> [WHAT THIS TASK INVOLVES]: For this exercise, return only the lines from the line containing "extrude(amount=bolt_shank - mount_bolt_length)" through the line containing "obj.parent = None", both ends included, exactly as they are.

┄┄┄┄┄┄┄┄┄┄

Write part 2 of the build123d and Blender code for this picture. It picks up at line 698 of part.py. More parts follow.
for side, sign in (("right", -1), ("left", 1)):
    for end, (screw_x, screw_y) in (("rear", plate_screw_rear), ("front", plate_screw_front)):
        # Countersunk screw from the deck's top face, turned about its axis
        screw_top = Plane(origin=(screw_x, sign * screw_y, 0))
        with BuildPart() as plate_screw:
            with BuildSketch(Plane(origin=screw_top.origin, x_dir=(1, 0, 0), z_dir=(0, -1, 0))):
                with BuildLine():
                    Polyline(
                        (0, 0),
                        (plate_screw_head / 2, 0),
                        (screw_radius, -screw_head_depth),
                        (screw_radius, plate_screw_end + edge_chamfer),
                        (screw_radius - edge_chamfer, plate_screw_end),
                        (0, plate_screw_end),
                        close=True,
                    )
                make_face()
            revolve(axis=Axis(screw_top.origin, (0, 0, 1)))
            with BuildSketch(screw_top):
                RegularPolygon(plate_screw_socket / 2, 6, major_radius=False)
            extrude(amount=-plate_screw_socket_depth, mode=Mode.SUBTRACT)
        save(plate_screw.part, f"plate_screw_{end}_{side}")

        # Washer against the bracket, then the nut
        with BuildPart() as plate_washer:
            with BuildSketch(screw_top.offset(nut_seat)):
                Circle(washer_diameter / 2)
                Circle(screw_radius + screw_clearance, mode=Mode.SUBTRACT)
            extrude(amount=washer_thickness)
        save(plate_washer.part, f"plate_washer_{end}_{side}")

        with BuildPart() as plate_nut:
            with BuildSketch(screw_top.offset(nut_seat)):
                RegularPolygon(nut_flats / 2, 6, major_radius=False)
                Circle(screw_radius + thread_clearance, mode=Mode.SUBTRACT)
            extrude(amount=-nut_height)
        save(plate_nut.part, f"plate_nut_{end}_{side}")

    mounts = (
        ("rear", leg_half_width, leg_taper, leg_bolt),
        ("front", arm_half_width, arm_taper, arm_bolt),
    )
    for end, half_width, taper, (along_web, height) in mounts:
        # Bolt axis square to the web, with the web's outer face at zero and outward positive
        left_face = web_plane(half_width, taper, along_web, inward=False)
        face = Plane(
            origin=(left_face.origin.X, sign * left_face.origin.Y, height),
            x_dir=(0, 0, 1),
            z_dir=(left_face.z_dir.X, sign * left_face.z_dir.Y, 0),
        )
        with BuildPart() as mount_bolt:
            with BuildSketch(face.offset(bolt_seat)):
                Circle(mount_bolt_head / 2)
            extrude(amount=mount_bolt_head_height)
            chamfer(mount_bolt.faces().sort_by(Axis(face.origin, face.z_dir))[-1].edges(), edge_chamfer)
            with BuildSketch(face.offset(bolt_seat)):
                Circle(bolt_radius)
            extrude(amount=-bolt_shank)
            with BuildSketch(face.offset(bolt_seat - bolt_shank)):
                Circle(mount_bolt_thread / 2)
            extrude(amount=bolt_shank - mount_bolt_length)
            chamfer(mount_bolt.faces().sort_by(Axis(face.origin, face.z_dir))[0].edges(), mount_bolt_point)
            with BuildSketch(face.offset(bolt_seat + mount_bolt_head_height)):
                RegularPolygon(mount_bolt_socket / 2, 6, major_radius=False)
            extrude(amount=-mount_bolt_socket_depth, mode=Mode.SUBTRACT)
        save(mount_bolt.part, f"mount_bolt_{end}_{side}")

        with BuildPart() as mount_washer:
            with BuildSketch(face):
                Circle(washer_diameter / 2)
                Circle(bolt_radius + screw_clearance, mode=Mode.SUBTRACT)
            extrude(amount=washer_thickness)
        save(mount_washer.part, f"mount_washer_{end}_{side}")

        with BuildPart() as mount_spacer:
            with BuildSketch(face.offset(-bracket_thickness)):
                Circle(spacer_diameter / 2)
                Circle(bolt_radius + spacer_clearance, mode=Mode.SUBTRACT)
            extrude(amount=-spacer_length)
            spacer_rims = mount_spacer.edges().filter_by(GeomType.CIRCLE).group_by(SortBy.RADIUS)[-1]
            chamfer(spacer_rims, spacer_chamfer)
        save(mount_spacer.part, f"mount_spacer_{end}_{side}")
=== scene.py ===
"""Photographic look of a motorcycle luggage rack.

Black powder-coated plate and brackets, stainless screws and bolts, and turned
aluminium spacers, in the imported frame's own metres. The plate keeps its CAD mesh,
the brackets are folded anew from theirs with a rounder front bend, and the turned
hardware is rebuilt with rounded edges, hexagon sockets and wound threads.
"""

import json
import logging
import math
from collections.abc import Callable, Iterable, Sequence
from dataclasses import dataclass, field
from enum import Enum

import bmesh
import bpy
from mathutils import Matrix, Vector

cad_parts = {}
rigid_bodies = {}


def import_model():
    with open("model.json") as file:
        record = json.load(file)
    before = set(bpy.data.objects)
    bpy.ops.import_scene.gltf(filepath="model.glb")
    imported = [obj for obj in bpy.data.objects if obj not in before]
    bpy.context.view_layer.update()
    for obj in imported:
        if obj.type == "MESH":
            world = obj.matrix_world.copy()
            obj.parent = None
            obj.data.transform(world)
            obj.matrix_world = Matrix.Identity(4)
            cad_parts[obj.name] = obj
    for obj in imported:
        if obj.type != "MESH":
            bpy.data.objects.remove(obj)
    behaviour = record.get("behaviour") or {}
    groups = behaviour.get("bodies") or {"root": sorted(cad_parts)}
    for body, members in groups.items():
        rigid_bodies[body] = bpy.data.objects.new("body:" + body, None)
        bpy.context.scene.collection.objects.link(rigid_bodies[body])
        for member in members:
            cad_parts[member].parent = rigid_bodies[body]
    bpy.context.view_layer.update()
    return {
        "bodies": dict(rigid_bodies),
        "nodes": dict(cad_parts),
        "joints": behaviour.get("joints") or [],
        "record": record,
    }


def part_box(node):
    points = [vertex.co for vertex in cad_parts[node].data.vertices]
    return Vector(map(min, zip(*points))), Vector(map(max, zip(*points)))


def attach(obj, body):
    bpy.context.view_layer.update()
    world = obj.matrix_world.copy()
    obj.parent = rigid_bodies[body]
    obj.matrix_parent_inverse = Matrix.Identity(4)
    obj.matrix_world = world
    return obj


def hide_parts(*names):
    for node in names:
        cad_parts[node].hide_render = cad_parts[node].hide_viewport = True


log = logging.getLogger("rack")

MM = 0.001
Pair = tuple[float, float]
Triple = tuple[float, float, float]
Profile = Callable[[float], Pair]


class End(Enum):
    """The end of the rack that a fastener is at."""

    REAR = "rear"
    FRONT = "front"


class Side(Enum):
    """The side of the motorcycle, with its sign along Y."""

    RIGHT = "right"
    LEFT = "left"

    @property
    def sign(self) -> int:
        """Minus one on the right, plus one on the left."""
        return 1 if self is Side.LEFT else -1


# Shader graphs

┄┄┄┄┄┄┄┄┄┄

> [FINISHED ANSWER]:
            extrude(amount=bolt_shank - mount_bolt_length)
            chamfer(mount_bolt.faces().sort_by(Axis(face.origin, face.z_dir))[0].edges(), mount_bolt_point)
            with BuildSketch(face.offset(bolt_seat + mount_bolt_head_height)):
                RegularPolygon(mount_bolt_socket / 2, 6, major_radius=False)
            extrude(amount=-mount_bolt_socket_depth, mode=Mode.SUBTRACT)
        save(mount_bolt.part, f"mount_bolt_{end}_{side}")

        with BuildPart() as mount_washer:
            with BuildSketch(face):
                Circle(washer_diameter / 2)
                Circle(bolt_radius + screw_clearance, mode=Mode.SUBTRACT)
            extrude(amount=washer_thickness)
        save(mount_washer.part, f"mount_washer_{end}_{side}")

        with BuildPart() as mount_spacer:
            with BuildSketch(face.offset(-bracket_thickness)):
                Circle(spacer_diameter / 2)
                Circle(bolt_radius + spacer_clearance, mode=Mode.SUBTRACT)
            extrude(amount=-spacer_length)
            spacer_rims = mount_spacer.edges().filter_by(GeomType.CIRCLE).group_by(SortBy.RADIUS)[-1]
            chamfer(spacer_rims, spacer_chamfer)
        save(mount_spacer.part, f"mount_spacer_{end}_{side}")
=== scene.py ===
"""Photographic look of a motorcycle luggage rack.

Black powder-coated plate and brackets, stainless screws and bolts, and turned
aluminium spacers, in the imported frame's own metres. The plate keeps its CAD mesh,
the brackets are folded anew from theirs with a rounder front bend, and the turned
hardware is rebuilt with rounded edges, hexagon sockets and wound threads.
"""

import json
import logging
import math
from collections.abc import Callable, Iterable, Sequence
from dataclasses import dataclass, field
from enum import Enum

import bmesh
import bpy
from mathutils import Matrix, Vector

cad_parts = {}
rigid_bodies = {}


def import_model():
    with open("model.json") as file:
        record = json.load(file)
    before = set(bpy.data.objects)
    bpy.ops.import_scene.gltf(filepath="model.glb")
    imported = [obj for obj in bpy.data.objects if obj not in before]
    bpy.context.view_layer.update()
    for obj in imported:
        if obj.type == "MESH":
            world = obj.matrix_world.copy()
            obj.parent = None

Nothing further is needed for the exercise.